What you will do |
Include in the output exactly the lines from the opening of the data through the line containing "rear ladder frame.", and nothing more.

Collected data
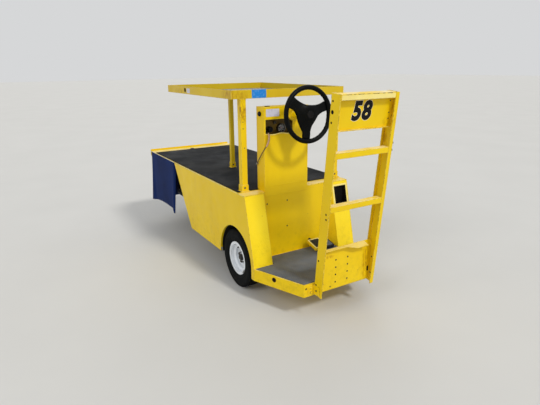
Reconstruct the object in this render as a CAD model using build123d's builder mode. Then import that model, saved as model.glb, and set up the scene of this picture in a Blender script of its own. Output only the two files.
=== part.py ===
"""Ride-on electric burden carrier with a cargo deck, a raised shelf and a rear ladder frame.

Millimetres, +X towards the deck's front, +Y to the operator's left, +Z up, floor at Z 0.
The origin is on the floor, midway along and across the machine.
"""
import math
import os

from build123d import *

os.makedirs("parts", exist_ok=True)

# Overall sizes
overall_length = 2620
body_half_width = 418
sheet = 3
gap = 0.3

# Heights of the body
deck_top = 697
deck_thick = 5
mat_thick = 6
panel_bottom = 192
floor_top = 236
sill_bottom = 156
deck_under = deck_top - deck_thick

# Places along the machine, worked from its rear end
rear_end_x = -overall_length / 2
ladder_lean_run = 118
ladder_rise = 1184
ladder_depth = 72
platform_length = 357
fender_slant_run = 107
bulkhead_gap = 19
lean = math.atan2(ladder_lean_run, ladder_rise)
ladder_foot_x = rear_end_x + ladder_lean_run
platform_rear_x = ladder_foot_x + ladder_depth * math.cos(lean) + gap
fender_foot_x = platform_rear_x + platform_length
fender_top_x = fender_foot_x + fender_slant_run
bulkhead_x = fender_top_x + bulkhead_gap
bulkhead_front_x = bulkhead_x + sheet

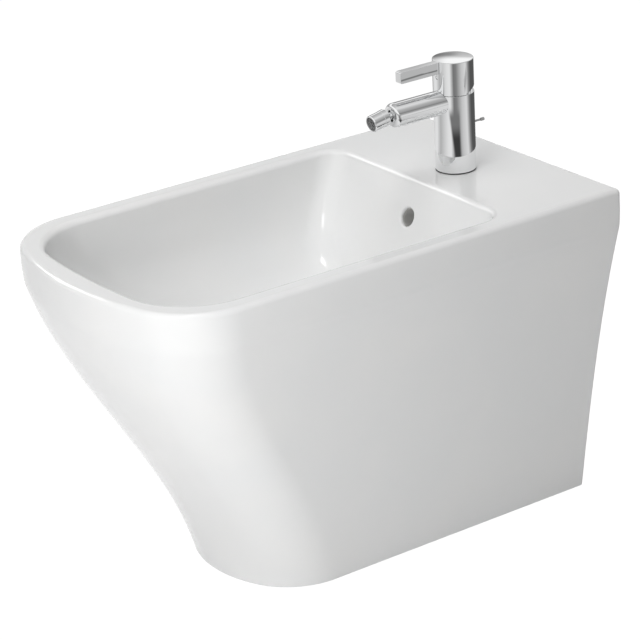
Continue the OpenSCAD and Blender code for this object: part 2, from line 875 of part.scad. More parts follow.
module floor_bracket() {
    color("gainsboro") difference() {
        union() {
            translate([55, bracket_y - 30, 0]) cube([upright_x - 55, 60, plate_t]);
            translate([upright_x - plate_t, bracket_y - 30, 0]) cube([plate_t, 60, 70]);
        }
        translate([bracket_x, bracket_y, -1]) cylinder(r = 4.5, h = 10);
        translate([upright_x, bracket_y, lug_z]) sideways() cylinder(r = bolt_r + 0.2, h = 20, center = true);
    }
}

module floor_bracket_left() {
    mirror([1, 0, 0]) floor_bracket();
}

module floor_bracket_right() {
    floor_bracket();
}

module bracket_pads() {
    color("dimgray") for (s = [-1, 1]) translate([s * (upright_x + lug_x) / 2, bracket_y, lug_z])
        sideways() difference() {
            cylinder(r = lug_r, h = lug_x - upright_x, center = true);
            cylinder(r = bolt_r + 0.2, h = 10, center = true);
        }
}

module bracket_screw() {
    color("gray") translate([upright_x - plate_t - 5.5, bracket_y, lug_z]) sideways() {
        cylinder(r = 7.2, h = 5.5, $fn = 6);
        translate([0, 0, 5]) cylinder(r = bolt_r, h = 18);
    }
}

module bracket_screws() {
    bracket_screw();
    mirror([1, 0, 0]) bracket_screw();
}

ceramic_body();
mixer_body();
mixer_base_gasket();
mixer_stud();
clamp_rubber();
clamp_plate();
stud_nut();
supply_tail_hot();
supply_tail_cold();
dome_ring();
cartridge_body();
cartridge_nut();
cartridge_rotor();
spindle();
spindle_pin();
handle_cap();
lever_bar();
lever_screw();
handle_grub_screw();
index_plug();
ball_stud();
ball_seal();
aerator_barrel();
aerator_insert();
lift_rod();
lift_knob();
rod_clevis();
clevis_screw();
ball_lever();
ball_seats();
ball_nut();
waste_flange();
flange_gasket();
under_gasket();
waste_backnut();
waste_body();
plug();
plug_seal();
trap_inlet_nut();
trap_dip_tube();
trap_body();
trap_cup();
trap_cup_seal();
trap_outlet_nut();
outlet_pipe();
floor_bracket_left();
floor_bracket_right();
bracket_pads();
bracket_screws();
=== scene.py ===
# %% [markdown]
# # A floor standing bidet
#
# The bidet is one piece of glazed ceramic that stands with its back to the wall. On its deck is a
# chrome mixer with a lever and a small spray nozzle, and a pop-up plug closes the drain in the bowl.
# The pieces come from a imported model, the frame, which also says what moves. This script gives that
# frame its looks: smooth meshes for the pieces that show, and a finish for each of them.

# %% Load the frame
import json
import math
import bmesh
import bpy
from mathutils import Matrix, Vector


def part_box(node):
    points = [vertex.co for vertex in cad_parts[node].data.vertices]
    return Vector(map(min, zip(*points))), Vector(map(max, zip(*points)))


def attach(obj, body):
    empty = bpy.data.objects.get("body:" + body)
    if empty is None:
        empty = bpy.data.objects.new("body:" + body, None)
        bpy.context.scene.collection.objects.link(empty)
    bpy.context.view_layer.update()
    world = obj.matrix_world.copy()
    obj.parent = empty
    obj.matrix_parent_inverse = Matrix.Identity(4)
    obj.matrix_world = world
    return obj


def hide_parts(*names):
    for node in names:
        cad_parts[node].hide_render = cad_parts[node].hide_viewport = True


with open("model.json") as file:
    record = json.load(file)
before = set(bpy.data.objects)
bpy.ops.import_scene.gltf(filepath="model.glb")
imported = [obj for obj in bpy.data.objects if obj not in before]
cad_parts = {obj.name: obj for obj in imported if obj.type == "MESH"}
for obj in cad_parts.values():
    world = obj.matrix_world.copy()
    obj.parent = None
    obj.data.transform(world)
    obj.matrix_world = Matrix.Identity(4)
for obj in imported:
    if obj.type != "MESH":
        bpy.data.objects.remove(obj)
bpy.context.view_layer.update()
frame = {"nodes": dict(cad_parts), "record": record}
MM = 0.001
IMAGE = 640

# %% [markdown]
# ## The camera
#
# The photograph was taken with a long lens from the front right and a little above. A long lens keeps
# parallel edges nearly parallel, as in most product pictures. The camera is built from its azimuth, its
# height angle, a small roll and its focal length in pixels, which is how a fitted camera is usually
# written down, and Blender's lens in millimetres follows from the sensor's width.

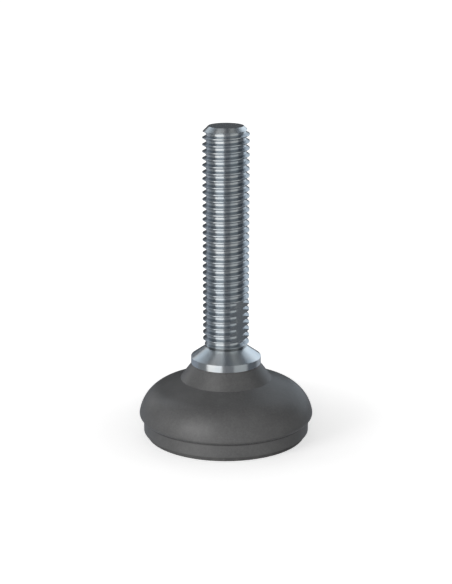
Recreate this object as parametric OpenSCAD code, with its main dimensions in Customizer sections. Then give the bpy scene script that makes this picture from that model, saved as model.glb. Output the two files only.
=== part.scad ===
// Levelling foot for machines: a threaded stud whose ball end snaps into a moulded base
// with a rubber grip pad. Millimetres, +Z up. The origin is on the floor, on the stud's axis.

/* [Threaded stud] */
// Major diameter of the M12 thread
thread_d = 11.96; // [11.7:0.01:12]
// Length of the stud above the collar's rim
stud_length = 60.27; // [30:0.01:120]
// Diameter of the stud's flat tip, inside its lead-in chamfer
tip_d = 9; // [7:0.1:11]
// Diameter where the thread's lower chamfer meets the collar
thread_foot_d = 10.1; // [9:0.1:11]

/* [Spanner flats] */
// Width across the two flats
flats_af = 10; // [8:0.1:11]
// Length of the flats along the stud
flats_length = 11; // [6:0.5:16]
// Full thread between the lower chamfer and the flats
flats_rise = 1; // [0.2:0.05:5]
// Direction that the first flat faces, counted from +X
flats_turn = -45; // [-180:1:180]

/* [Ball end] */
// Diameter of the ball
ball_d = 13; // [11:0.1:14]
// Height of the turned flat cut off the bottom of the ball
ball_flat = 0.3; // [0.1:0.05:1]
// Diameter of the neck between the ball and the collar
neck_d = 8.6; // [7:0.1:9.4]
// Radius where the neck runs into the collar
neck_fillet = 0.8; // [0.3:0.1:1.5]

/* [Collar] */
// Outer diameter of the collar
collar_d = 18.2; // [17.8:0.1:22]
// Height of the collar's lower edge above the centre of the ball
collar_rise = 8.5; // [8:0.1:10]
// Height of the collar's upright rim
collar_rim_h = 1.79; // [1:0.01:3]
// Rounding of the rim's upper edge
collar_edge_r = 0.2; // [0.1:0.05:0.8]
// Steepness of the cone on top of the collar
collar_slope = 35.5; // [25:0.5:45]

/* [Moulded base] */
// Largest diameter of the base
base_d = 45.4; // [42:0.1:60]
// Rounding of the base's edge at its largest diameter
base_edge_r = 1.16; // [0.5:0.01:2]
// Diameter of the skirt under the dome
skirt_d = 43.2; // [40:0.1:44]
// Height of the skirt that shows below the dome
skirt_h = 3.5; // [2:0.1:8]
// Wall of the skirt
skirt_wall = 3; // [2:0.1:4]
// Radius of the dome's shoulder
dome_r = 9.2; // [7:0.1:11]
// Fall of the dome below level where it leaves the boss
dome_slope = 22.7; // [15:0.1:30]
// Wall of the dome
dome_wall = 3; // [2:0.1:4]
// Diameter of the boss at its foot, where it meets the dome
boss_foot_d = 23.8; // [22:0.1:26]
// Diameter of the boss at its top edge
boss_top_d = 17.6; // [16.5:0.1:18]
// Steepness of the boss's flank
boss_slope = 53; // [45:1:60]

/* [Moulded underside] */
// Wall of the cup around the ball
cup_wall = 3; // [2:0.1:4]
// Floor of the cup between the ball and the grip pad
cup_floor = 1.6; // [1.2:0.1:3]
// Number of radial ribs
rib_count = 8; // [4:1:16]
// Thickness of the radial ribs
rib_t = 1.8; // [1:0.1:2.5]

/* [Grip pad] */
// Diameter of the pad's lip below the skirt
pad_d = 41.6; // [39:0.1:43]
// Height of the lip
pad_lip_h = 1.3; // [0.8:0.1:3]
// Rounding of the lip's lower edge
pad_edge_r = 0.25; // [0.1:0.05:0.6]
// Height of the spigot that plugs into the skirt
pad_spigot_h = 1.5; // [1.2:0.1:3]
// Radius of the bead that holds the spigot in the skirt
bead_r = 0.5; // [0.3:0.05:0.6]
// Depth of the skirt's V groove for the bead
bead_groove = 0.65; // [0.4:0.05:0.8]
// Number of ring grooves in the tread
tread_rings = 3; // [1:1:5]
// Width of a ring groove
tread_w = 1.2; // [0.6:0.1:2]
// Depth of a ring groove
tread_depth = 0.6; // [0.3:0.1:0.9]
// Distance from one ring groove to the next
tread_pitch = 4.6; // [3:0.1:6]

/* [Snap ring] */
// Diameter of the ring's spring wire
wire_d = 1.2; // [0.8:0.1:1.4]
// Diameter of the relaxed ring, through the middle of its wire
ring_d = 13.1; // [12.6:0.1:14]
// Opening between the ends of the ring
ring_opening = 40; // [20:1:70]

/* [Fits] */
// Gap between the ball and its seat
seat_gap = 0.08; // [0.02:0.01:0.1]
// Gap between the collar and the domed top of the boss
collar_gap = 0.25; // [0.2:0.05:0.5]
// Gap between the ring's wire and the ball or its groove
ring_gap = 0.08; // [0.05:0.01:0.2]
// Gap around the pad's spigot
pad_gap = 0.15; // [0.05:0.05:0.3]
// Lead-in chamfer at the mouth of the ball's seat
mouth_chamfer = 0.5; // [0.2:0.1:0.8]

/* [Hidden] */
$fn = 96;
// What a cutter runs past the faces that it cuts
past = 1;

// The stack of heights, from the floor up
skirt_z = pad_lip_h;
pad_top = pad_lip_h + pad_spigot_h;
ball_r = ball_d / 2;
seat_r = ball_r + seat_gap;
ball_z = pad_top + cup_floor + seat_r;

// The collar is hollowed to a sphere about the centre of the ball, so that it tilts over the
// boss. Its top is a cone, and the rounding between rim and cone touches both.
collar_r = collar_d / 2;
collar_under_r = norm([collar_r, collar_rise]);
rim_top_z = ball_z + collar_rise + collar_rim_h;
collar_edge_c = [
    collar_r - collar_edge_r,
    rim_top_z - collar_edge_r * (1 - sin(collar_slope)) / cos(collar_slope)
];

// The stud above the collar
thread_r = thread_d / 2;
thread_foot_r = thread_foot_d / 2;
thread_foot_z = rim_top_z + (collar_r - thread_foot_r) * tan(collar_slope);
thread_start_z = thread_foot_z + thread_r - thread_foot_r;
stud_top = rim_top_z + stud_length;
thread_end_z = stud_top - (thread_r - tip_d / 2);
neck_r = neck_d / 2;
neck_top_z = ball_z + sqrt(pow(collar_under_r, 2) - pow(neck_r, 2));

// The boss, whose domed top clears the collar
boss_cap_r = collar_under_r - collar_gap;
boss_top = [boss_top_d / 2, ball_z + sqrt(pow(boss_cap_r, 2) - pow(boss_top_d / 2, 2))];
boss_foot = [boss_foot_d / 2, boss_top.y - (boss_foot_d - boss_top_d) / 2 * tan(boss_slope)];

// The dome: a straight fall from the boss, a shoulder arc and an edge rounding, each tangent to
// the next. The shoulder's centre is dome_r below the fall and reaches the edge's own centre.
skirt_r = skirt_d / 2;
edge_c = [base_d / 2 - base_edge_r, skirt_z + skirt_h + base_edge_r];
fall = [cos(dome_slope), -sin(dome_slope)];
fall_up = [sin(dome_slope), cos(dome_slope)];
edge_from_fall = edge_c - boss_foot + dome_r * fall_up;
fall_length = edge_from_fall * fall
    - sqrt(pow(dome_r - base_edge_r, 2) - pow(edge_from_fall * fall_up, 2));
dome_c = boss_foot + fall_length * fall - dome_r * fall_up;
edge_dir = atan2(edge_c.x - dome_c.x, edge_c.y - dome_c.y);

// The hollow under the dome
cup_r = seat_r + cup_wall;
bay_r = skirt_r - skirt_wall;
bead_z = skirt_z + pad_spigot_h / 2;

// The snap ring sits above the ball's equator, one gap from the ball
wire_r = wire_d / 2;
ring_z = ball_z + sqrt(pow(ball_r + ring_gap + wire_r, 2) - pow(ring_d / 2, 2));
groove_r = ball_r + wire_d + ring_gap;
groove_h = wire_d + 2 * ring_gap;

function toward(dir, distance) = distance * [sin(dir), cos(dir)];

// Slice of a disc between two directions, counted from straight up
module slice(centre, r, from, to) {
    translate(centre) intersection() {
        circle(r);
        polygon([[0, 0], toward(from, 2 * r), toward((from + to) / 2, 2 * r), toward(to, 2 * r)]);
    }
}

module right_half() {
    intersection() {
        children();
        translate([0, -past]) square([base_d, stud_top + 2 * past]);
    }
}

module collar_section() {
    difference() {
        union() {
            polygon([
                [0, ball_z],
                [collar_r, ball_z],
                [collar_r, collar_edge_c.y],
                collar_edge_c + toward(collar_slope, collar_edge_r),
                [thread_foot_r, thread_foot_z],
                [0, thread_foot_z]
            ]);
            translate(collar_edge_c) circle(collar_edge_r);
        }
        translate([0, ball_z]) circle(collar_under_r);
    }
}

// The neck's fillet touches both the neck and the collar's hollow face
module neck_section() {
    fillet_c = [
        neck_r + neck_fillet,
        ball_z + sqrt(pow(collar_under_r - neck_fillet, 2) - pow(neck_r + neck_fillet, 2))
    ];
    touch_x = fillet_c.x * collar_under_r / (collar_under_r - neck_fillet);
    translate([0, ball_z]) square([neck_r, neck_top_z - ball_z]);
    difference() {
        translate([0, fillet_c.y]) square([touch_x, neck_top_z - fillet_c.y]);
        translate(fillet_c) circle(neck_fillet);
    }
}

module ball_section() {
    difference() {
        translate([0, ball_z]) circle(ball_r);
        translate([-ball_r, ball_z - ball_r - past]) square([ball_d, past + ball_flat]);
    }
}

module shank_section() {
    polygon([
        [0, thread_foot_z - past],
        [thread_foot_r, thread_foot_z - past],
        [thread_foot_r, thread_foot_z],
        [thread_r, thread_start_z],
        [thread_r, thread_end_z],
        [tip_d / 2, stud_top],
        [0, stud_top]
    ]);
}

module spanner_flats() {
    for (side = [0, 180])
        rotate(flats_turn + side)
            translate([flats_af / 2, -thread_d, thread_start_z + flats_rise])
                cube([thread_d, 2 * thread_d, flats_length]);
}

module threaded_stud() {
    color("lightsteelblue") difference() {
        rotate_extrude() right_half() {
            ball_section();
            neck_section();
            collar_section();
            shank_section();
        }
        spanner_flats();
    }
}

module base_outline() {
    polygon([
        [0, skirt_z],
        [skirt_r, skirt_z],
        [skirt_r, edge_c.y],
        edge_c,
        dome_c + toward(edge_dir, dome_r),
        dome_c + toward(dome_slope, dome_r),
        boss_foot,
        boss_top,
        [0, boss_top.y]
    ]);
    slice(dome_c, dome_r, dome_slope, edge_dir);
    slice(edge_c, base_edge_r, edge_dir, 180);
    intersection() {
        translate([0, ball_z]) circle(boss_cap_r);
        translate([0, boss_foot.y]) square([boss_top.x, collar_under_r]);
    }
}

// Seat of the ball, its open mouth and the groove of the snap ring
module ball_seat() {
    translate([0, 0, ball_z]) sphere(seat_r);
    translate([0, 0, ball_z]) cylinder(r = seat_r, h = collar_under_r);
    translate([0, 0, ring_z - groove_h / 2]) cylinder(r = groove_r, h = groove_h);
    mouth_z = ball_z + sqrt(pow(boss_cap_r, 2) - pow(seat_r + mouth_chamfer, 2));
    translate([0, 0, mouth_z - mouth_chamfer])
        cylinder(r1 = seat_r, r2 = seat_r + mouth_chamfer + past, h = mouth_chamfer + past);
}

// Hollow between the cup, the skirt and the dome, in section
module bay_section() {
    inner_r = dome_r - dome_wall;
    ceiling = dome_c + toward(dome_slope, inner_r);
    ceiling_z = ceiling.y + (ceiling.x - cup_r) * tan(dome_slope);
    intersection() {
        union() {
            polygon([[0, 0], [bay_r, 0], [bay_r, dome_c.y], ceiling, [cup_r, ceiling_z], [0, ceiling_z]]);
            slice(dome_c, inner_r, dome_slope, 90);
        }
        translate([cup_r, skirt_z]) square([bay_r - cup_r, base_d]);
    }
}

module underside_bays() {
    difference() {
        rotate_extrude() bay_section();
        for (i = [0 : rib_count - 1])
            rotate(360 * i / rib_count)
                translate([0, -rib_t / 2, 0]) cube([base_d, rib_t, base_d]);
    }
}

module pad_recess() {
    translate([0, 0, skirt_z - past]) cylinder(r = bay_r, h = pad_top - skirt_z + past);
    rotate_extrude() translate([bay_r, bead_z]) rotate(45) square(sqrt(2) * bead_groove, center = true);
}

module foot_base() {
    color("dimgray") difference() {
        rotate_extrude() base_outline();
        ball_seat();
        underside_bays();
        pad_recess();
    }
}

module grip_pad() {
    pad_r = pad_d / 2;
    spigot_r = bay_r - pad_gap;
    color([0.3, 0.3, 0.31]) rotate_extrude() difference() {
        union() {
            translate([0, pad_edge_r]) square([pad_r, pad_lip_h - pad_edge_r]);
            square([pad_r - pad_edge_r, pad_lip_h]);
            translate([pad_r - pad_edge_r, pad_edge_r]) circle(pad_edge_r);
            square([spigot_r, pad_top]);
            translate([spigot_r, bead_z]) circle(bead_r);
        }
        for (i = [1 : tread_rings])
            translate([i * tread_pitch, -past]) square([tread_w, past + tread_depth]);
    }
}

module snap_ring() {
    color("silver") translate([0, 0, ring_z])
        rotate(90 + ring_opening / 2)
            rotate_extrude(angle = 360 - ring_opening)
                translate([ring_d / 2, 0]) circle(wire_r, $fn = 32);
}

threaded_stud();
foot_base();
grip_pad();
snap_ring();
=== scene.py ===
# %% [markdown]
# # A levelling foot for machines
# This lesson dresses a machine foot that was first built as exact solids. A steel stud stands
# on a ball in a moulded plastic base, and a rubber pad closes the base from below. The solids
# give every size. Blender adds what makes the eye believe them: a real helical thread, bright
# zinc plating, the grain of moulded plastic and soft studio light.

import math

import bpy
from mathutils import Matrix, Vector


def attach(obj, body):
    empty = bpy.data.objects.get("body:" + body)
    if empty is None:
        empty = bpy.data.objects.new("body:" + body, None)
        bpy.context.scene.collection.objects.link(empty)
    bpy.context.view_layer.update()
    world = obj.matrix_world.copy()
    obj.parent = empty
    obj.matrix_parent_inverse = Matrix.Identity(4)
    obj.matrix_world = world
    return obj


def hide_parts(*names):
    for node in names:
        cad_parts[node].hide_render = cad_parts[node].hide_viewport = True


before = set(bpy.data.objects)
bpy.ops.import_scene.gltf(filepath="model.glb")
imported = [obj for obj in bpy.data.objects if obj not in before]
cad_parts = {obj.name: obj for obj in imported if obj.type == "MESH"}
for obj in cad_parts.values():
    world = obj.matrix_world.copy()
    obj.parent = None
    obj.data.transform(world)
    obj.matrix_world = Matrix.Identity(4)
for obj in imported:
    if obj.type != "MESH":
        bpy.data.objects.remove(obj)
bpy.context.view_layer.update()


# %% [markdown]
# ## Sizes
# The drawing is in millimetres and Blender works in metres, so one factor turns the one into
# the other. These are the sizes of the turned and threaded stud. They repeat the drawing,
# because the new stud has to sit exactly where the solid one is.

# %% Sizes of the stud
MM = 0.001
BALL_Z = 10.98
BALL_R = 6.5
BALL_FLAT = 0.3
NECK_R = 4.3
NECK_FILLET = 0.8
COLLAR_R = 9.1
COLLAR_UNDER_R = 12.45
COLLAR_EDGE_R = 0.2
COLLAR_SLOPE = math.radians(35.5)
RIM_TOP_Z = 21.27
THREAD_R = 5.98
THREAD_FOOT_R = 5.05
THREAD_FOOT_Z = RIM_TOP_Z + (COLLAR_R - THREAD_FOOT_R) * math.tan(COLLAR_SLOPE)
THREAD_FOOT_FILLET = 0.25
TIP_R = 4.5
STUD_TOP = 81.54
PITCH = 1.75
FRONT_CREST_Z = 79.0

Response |
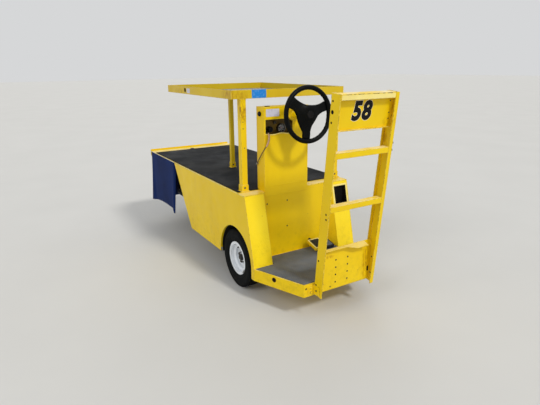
Reconstruct the object in this render as a CAD model using build123d's builder mode. Then import that model, saved as model.glb, and set up the scene of this picture in a Blender script of its own. Output only the two files.
=== part.py ===
"""Ride-on electric burden carrier with a cargo deck, a raised shelf and a rear ladder frame.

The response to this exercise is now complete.